The irony is that Obama would smile in agreement with this assessment. Unlike previous administrations, which typically issued orders without undue fanfare, the Obama White House is marketing this season of executive decisions under a banner Obama himself coined: “We Can’t Wait,” as in, “we can’t wait for an intransigent Congress to do this, so I will.”
Here is Charlie Savage’s April report in the New York Times explaining the shift:
Each time, Mr. Obama has emphasized the fact that he is bypassing lawmakers. When he announced a cut in refinancing fees for federally insured mortgages last month, for example, he said: “If Congress refuses to act, I’ve said that I’ll continue to do everything in my power to act without them.”
Aides say many more such moves are coming. Not just a short-term shift in governing style and a re-election strategy, Mr. Obama’s increasingly assertive use of executive action could foreshadow pitched battles over the separation of powers in his second term, should he win and Republicans consolidate their power in Congress.
This may be a significant shift in strategy for President Obama, but it is nothing radically new for the presidency writ large. Though Arthur Schlesinger took particular aim at President Nixon in his book “The Imperial Presidency” in 1973, he presented Nixon as the outgrowth of a 20th century of steadily increasing presidential power. He sharply criticized President George W. Bush for expanding the presidential role in foreign affairs even more broadly.
No matter how established the bold exercise of presidential power may be, it is remarkable how significantly the practice deviates from the Schoolhouse Rock version of governance. Putting the immediate political context to one side, why should presidents have the authority to effectively legislate without the approval of the legislature? Doesn’t the practice risk subjecting citizens to the very usurpations our Founders detested in King George?
John Locke’s “Second Treatise of Government” includes a chapter to help us address this question: “Of Prerogative.” Locke argued that in a system where the legislative branch is supreme, executives must be granted a degree of flexibility to act where the law is silent, or even to act contrary to the law when the public interest demands it.
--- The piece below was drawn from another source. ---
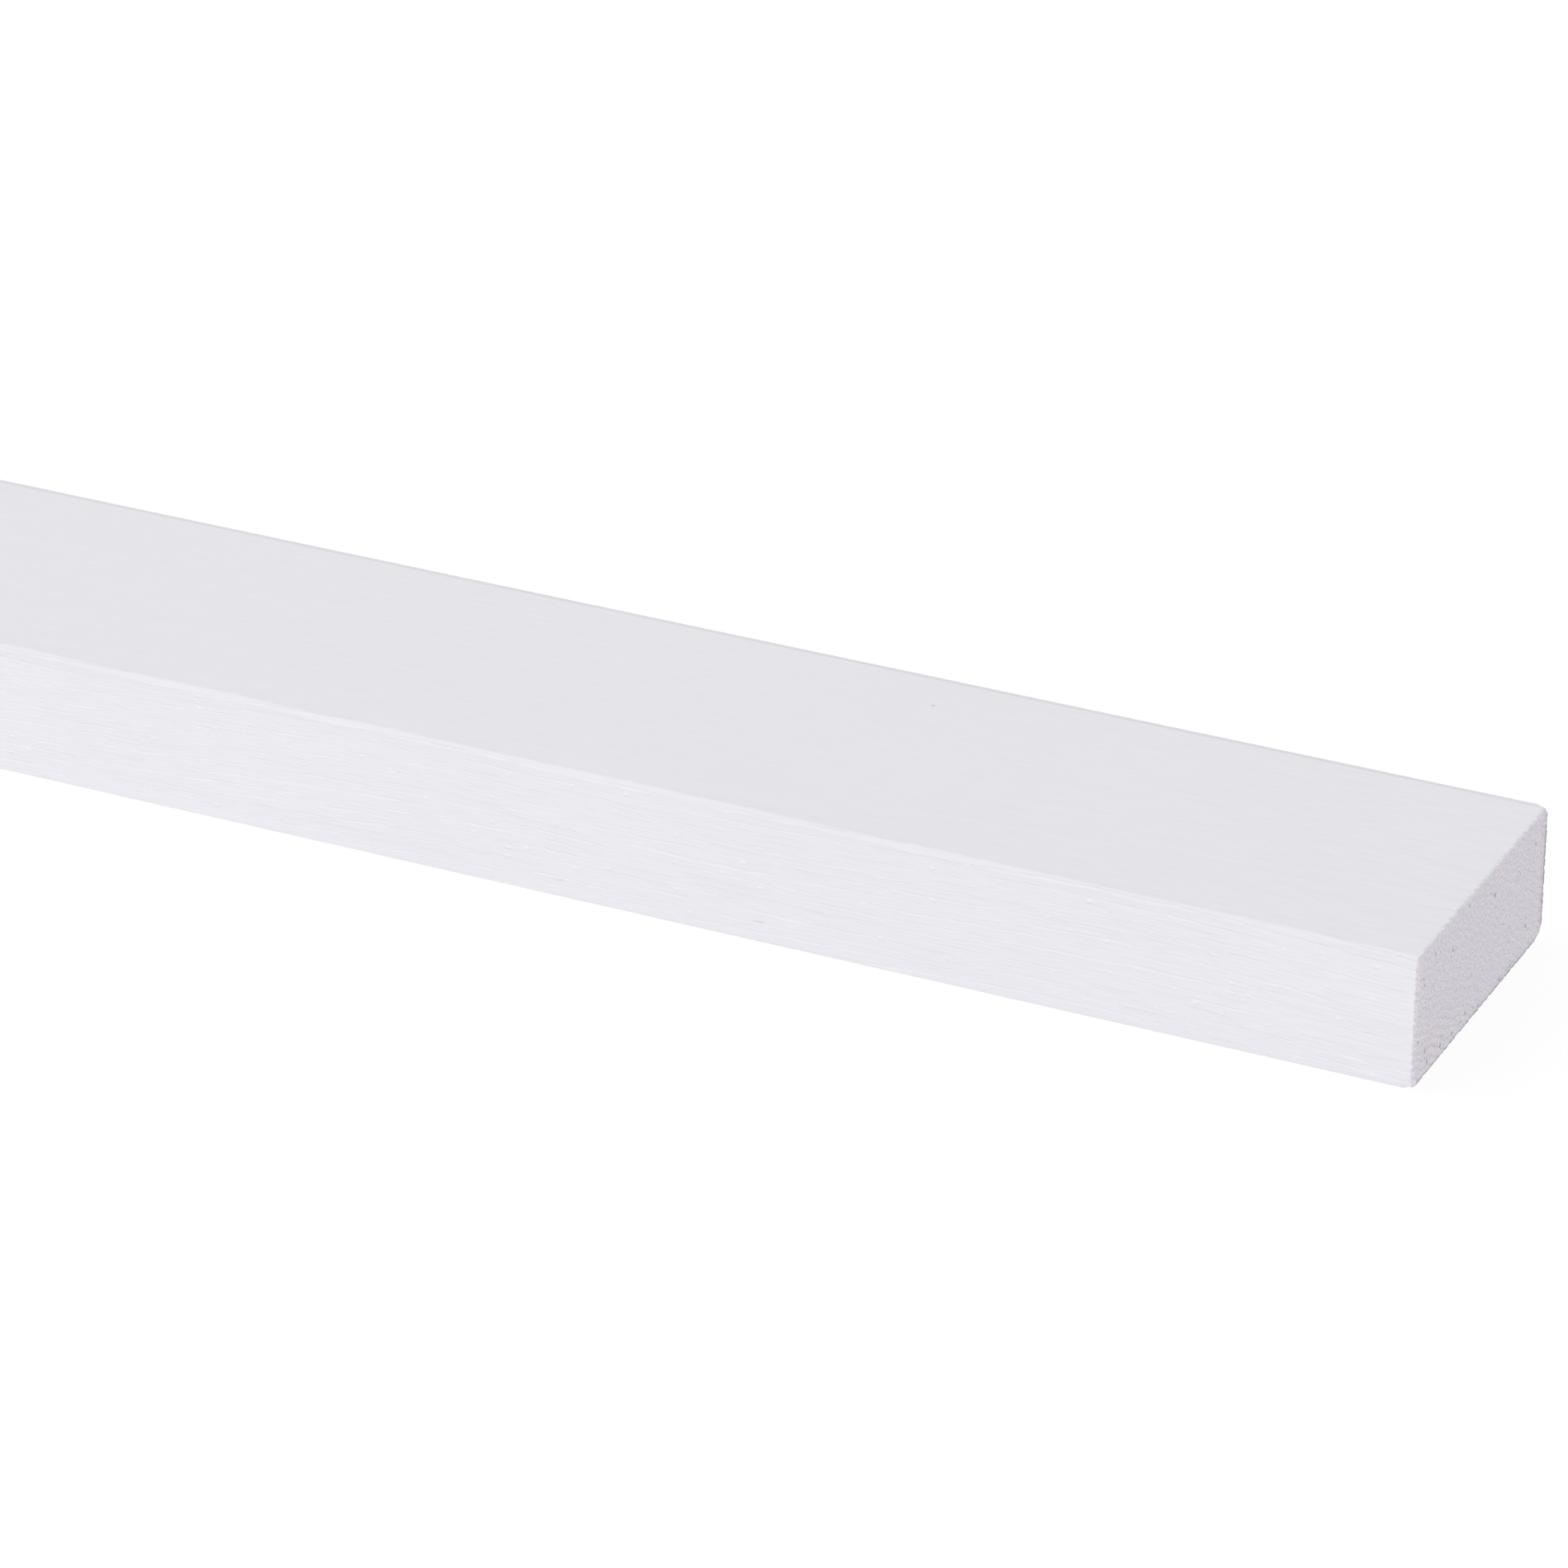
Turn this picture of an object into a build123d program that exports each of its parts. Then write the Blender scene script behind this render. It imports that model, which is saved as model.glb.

Anticipating the gridlock of divided government, Locke noted that the legislature “is usually too numerous, and so too slow, for the dispatch requisite to Execution.” Executives occasionally need prerogative to act on their own.
This is exactly why President Obama is taking it upon himself to act in the face of what he calls (borrowing the term from Harry Truman) a “do-nothing Congress” that is blocking his proposals to boost the economic recovery. Obama is rightfully angry that Congress has been so unwilling to work with him. The reasonable, compromising figure he cut in the first two years of his presidency was met with nothing but Republicans digging in their heels and refusing to negotiate. The final straw was last summer’s embarrassingly ridiculous debt ceiling fight, which Republicans are pledging to renew this summer.
The use of prerogative, as Locke wrote, always entails a risk of misuse. Locke believed that executives will employ as much prerogative as the people give them: popular leaders will have more leeway, while less popular leaders will find themselves more constrained. In the least satisfying moment of Chapter 14, Locke asked, “But who shall judge when this Power is made a right use of?” Here is his answer:
There can be no JudgeonEarth…The People have no other remedy in this, as in all other cases where they have no Judge on Earth, but to appeal to Heaven.
For everyone worried that Obama is becoming an imperial president, prayer may be the only option. I would suggest an alternative heavenly appeal. Let us pray for a Congress that appreciates the values of compromise, of sincere and rational discourse, of working in the interest of the people. And then let us vote for such a Congress in November.